Por ejemplo, que cuando alguien conocido ha muerto, la frase coloquial para contarlo sea “se fue para la Chacarita”. Por supuesto, sólo los estudiosos del habla y de sus particularidades, son capaces de señalar que la referencia, tan porteña, es el cementerio de la Chacarita. ¿Cómo y cuándo cruzó el charco? La misma pregunta pero en sentido geográfico inverso cabría para el gofio, producto de consumo infantil y argentino hasta los años ‘50 que, por su calidad de polvo azucarado, a pocos pasos del kiosco ya motivaba atragantamientos y toses que sembraban gofio sobre el mundo cercano, como parte de la fiesta. Pocas cosas pueden ser más canarias que el gofio, un molido fino de trigo o maíz, levemente tostado, que se agrega como espesante desde la sopa hasta los guisos, pasando por las mamaderas, o con azúcar y de postre. En aquellos ‘50, la frase despectiva hacia aquel a quien faltaba calle era, “a este lo criaron a gofio”. Y, por si fuera poco que la música en el habla de los canarios está a mitad de camino entre Venezuela y Cuba, el sudaca descubre que ellos también se sienten sudacas y que por eso no dudan llamar “papa” a la papa y “banana” a la banana, en contradicción con el resto de España, donde son “patatas” y “plátanos”.

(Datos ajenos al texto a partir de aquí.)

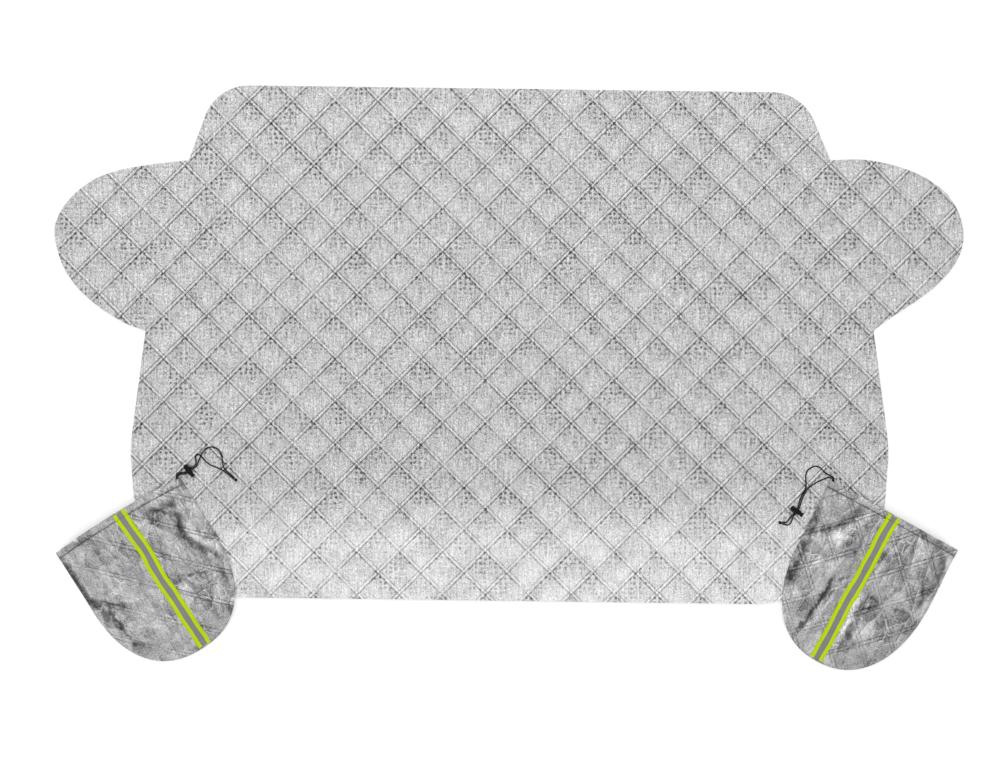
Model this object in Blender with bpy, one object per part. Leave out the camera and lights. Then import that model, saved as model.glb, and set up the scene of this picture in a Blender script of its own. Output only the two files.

La convicción de que se está en un sitio distinto a lo que enuncia su integración política llega inevitablemente un día de calima. Y hay calima cuando sopla el Siroco sobre los desiertos del Sahara y el Sahel. El aire se espesa sobre las islas, el cielo enrojece, una fina arenilla opaca hasta la respiración, y se toma conciencia de que Canarias está a un paso de África y tres horas de vuelo de España.
Bajo la calima, y mirando esa como neblina que desdibuja un mar infinito, el viajero rioplatense no se asombraría de ver galeones y piratas llegando desde las Antillas, y la música de un bandoneón añorando nieblas del Riachuelo.